Filled under Brain Injuries on February 19, 2013 - no comments.

Brain injury is confusing to people who don’t have one. It’s natural to want to say something, to voice an opinion or offer advice, even when we don’t understand.

And when you care for a loved one with a brain injury, it’s easy to get burnt out and say things out of frustration.

Here are a few things you might find yourself saying that are probably not helpful:

“You seem fine.”

The invisible signs of a brain injury — memory and concentration problems, fatigue, insomnia, chronic pain, depression, or anxiety — these are sometimes more difficult to live with than visible disabilities. Research shows that having just a scar on the head can help a person with a brain injury feel validated and better understood. Your loved one may look normal, but shrugging off the invisible signs of brain injury is belittling. Consider this: a memory problem can be much more disabling than a limp.

“You’re not trying.”

Lazy is not the same as apathy (lack of interest, motivation, or emotion). Apathy is a disorder and common after a brain injury. Apathy can often get in the way of rehabilitation and recovery, so it’s important to recognize and treat it. Certain prescription drugs have been shown to reduce apathy. Setting very specific goals might also help.

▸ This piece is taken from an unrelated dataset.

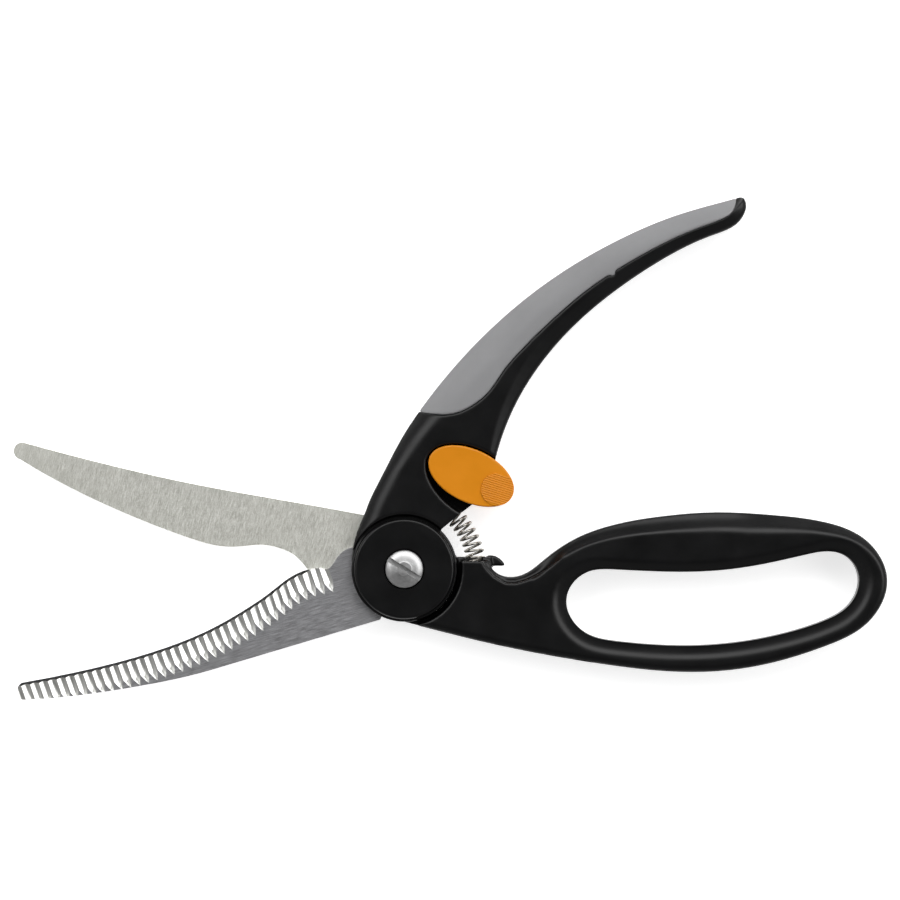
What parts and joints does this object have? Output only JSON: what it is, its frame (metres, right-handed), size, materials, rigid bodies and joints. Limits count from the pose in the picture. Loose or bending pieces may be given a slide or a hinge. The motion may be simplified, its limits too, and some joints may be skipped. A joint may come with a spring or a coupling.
{
  "type": "poultry shears",
  "caption": "Spring-loaded kitchen shears with a smooth blade, a fluted blade, a finger loop, a soft grip handle and a thumb latch, lying open.",
  "frame": {"origin": "on the pivot axis, in the plane of the rear face that the open shears lie on", "axes": "+Z is the pivot axis, out of the front face with the screw head; +X runs from the pivot towards the handles; +Y is the side of the upper handle and of the smooth blade"},
  "size_m": [0.2459, 0.1415, 0.0165],
  "materials": {
    "blade_steel": "satin brushed stainless steel, grain across the blade",
    "fluted_blade_steel": "darker brushed stainless steel, grain along the blade, bright ground flutes",
    "black_plastic": "satin black moulded nylon with a fine texture",
    "grey_grip": "matte grey soft moulding",
    "orange_plastic": "satin orange moulded plastic",
    "polished_steel": "polished steel",
    "spring_steel": "bright drawn spring wire",
    "bush_bronze": "plain turned bronze"
  },
  "bodies": {
    "loop_lever": {"smooth_blade": "blade_steel", "loop_handle": "black_plastic", "rear_pivot_cap": "black_plastic", "pivot_bush": "bush_bronze", "pivot_washer": "polished_steel", "pivot_screw": "polished_steel", "pivot_nut": "polished_steel", "lower_spring_cup": "spring_steel", "return_spring": "spring_steel"},
    "upper_lever": {"serrated_blade": "fluted_blade_steel", "upper_handle": "black_plastic", "soft_grip": "grey_grip", "front_pivot_cap": "black_plastic", "upper_spring_cup": "spring_steel", "latch_pin": "spring_steel", "latch_detent": "spring_steel"},
    "latch": {"latch_front_plate": "orange_plastic", "latch_rear_plate": "orange_plastic", "latch_lever": "orange_plastic"}
  },
  "joints": [
    {"name": "main_pivot", "type": "hinge", "parent": "loop_lever", "child": "upper_lever", "pos_m": [0, 0, 0.0075], "axis": [0, 0, -1], "range_deg": [0, 34], "stiffness_Nm_per_rad": 1.2, "springref_deg": -17.19, "deforming": ["return_spring"]},
    {"name": "latch_pivot", "type": "hinge", "parent": "upper_lever", "child": "latch", "pos_m": [0.01001, 0.03031, 0.0075], "axis": [0, 0, -1], "range_deg": [0, 14]}
  ]
}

Do be aware of problems that mimic apathy. Depression, fatigue, and chronic pain are common after a brain injury, and can look like (or be combined with) apathy. Side effects of some prescription drugs can also look like apathy. Try to discover the root of the problem, so that you can help advocate for proper treatment.

“Stop grouching at me!”

Irritability is one of the most common signs of a brain injury. Irritability could be the direct result of the brain injury, or a side effect of depression, anxiety, chronic pain, sleep disorders, or fatigue. Think of it as a biological grumpiness — it’s not as if your loved one can get some air and come back in a better mood. It can come and go without reason.

It’s hard to live with someone who is grouchy, moody, or angry all the time. Certain prescription drugs, supplements, changes in diet, or therapy that focuses on adjustment and coping skills can all help to reduce irritability.

“I already told you.”

It’s frustrating to repeat yourself over and over, but almost everyone who has a brain injury will experience some memory problems. Instead of pointing out a deficit, try finding a solution. Make the task easier. Create a routine. Install a memo board in the kitchen.

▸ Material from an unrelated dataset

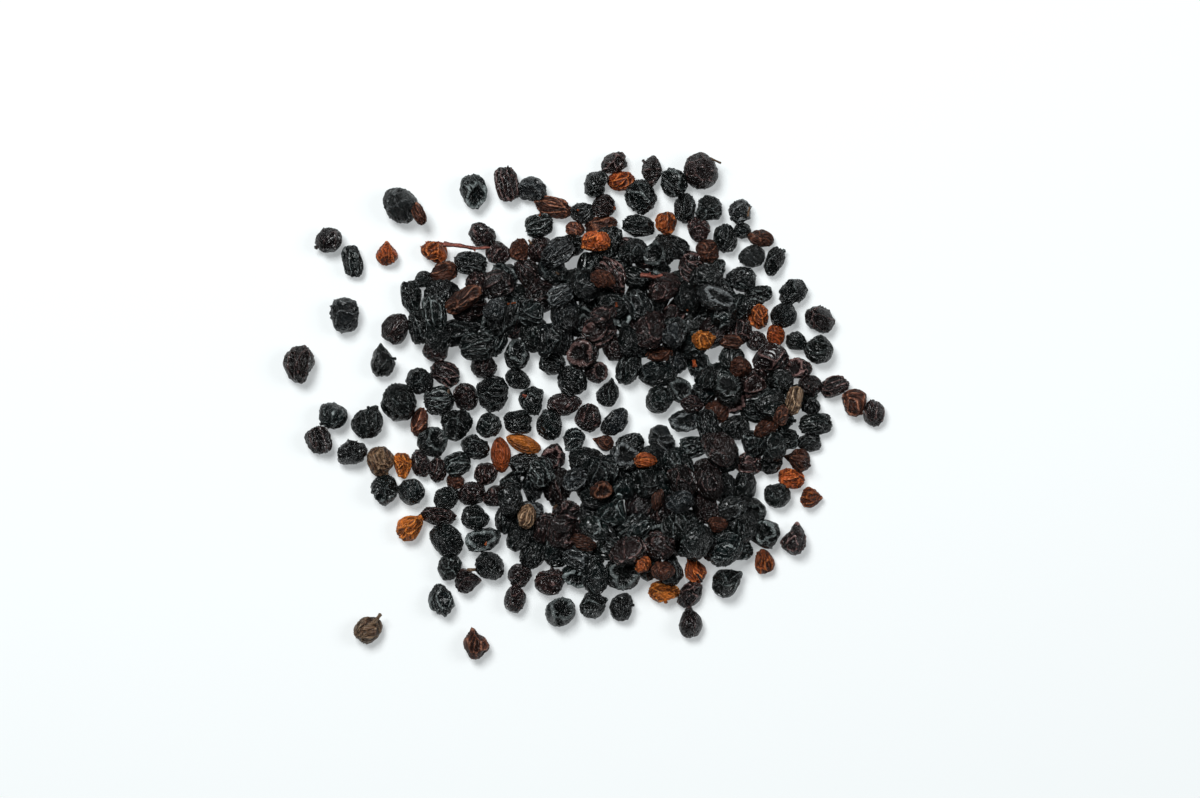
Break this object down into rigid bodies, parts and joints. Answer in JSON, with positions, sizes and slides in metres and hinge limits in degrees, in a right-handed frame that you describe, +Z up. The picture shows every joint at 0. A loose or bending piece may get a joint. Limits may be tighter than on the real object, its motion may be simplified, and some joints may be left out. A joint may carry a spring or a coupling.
{
  "type": "dried elderberry cluster",
  "caption": "Loose ring-shaped cluster of dried elderberries, wrinkled and mostly black with some orange-brown ones, lying in a low heap with stray berries round it.",
  "frame": {"origin": "middle of the cluster's outline, on the surface that it lies on", "axes": "+Z up; +X along the longest side of the cluster, to the right as seen from above; +Y away from the viewer"},
  "size_m": [0.067, 0.0562, 0.0068],
  "materials": {
    "black_skin": "dry wrinkled skin, near black with a faint bluish sheen",
    "slate_skin": "smooth dented skin, grey black with a dull bloom",
    "plum_skin": "dry wrinkled skin, dark plum brown",
    "brown_skin": "dry red-brown skin with fine grain",
    "rust_skin": "dry orange-brown skin with fine grain",
    "tan_skin": "papery tan skin with dark creases",
    "stalk_skin": "dry pinkish stalk, finely fibrous"
  },
  "bodies": {
    "root": {"berry_01": "plum_skin", "berry_02": "plum_skin", "berry_03": "plum_skin", "berry_04": "black_skin", "berry_05": "slate_skin", "berry_06": "black_skin", "berry_07": "black_skin", "berry_08": "tan_skin", "berry_09": "black_skin", "berry_10": "tan_skin", "berry_11": "black_skin", "berry_13": "rust_skin", "berry_17": "black_skin", "berry_19": "black_skin", "berry_20": "brown_skin", "berry_21": "black_skin", "berry_22": "brown_skin", "berry_26": "rust_skin", "berry_29": "black_skin", "berry_31": "black_skin", "berry_34": "black_skin", "berry_37": "black_skin", "berry_43": "slate_skin", "berry_46": "black_skin", "berry_49": "rust_skin", "berry_50": "black_skin", "berry_51": "tan_skin", "berry_52": "plum_skin", "berry_53": "rust_skin", "berry_55": "plum_skin", "berry_57": "brown_skin", "berry_58": "plum_skin", "berry_clump_12": "black_skin", "berry_clump_14": "rust_skin", "berry_clump_15": "black_skin", "berry_clump_16": "black_skin", "berry_clump_18": "black_skin", "berry_clump_23": "plum_skin", "berry_clump_24": "black_skin", "berry_clump_25": "black_skin", "berry_clump_27": "black_skin", "berry_clump_28": "plum_skin", "berry_clump_30": "black_skin", "berry_clump_32": "black_skin", "berry_clump_33": "brown_skin", "berry_clump_35": "black_skin", "berry_clump_36": "black_skin", "berry_clump_38": "black_skin", "berry_clump_39": "black_skin", "berry_clump_40": "black_skin", "berry_clump_41": "black_skin", "berry_clump_42": "black_skin", "berry_clump_44": "black_skin", "berry_clump_45": "black_skin", "berry_clump_47": "black_skin", "berry_clump_48": "black_skin", "berry_clump_54": "black_skin", "berry_clump_56": "black_skin", "stalk_long": "stalk_skin", "stalk_sliver": "stalk_skin"}
  },
  "joints": []
}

“You take too many medications.”

Prescription drugs can cause all kinds of side effects such as sluggishness, insomnia, memory problems, mania, sexual dysfunction, or weight gain — just to name a few. Someone with a brain injury is especially sensitive to these effects. But, if you blame everything on the effects of drugs, two things could happen. One, you might be encouraging your loved one to stop taking an important drug prematurely. Two, you might be overlooking a genuine sign of brain injury.

It’s a good idea to regularly review prescription drugs with a doctor. Don’t be afraid to ask about alternatives that might reduce side effects. At some point in recovery, it might very well be the right time to taper off a drug. But, you won’t know this without regular follow-up.

“It’s faster if I do that for you.”

Independence and control are two of the most important things lost after a brain injury. Yes, it may be easier to do things for your loved one. Yes, it may be less frustrating. But, encouraging your loved one to do things on their own will help promote self-esteem, confidence, and quality of living. It can also help the brain recover faster.

Do make sure that the task isn’t one that might put your loved one at genuine risk — such as driving too soon or managing medication when there are significant memory problems.

“You’re lucky to be alive.”

This sounds like positive thinking, looking on the bright side of things. But a person with a brain injury is six times more likely to have suicidal thoughts than someone without a brain injury. Some may not feel very lucky to be alive. Instead of calling it “luck,” talk about how strong, persistent, or heroic the person is for getting through their ordeal. Tell them that they’re awesome.